Exercise description -
Show every line containing "from" by copying it.
━━━━
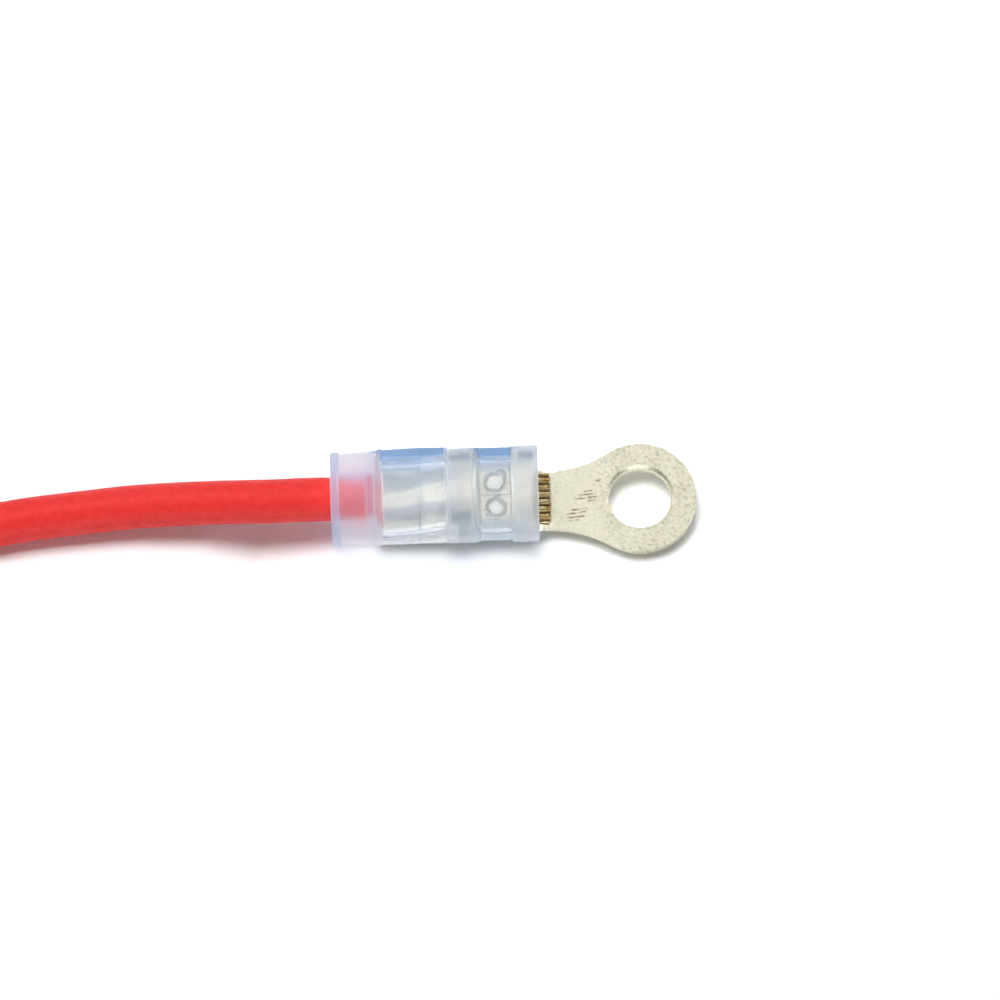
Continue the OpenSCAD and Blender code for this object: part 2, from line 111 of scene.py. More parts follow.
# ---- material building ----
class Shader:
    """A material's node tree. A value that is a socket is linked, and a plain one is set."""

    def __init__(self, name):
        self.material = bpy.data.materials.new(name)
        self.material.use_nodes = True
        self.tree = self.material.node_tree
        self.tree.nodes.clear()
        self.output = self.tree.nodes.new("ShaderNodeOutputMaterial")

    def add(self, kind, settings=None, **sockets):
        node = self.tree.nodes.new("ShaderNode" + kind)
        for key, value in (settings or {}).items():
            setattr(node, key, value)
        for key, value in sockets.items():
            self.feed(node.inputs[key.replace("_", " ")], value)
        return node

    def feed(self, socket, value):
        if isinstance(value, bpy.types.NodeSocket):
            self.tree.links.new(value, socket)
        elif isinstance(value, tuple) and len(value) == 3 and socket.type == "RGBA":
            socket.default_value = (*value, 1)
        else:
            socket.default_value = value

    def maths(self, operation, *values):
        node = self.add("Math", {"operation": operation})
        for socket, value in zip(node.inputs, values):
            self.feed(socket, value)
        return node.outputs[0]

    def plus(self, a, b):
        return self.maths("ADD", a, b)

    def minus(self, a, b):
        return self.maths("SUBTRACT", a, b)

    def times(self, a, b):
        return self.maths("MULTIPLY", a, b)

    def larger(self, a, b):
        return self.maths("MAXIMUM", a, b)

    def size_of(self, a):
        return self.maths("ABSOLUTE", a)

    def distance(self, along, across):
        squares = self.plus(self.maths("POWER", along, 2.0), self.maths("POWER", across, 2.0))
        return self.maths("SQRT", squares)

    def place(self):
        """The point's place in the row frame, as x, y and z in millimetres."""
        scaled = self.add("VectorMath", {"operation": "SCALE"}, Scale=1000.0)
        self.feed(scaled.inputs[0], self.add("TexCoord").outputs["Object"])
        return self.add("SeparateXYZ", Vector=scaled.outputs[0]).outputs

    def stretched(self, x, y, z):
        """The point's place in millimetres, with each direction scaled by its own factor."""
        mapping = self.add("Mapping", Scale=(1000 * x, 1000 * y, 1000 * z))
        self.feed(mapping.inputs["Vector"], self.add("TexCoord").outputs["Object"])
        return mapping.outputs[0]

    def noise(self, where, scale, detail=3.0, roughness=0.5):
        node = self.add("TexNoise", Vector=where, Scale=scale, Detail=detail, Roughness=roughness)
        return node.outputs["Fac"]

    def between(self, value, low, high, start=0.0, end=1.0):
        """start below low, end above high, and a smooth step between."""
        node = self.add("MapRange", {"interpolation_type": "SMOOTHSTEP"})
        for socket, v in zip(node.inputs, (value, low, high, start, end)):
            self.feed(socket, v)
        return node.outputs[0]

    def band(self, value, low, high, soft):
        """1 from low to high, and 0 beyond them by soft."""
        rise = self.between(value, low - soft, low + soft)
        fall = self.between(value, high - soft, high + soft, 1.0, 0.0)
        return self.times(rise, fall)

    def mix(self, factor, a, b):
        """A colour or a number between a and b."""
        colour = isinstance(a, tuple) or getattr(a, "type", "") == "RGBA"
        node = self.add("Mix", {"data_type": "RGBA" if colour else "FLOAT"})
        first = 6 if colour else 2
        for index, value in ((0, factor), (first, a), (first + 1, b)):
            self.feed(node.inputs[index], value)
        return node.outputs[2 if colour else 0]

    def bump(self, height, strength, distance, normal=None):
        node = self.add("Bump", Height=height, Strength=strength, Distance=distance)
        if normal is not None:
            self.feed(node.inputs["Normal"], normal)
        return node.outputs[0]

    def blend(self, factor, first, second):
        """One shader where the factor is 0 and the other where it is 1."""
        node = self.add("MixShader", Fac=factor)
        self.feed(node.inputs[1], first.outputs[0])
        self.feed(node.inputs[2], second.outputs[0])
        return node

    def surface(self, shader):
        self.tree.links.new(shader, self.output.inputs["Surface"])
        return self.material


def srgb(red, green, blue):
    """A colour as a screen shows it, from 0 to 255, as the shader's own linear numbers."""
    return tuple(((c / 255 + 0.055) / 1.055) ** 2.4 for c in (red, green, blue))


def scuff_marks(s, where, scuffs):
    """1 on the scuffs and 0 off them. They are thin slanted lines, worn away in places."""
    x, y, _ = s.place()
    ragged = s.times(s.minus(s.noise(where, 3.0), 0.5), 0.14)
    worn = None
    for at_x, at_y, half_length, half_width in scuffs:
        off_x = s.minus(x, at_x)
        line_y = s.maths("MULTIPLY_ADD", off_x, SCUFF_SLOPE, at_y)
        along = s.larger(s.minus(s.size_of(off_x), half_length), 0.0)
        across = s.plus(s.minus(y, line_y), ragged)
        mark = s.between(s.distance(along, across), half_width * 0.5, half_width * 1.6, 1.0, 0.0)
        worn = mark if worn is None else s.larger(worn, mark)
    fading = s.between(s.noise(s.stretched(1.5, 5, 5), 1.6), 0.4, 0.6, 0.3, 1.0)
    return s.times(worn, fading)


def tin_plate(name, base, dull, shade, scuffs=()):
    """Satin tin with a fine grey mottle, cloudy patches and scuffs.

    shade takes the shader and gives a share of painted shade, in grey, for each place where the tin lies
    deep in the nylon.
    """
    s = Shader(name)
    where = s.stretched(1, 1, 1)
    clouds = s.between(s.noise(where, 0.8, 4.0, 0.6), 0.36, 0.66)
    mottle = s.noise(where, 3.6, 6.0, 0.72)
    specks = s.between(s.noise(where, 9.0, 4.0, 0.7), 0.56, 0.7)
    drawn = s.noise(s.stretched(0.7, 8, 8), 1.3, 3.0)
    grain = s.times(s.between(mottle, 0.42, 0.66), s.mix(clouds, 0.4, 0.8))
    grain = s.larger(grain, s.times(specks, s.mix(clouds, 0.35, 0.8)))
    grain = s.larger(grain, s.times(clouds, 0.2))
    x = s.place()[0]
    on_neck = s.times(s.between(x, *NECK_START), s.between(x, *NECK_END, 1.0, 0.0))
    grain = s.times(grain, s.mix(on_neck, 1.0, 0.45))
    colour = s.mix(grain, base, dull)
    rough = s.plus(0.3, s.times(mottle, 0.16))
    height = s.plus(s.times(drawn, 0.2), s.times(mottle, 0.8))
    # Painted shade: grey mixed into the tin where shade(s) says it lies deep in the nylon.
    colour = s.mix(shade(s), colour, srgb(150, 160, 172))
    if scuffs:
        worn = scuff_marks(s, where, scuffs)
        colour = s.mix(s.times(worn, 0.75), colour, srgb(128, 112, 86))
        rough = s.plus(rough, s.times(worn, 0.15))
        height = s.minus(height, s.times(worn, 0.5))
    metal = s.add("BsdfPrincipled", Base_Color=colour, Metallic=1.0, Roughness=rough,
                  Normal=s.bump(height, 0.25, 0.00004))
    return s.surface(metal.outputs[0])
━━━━
Task solution -
Continue the OpenSCAD and Blender code for this object: part 2, from line 111 of scene.py. More parts follow.
        """1 from low to high, and 0 beyond them by soft."""
    """A colour as a screen shows it, from 0 to 255, as the shader's own linear numbers."""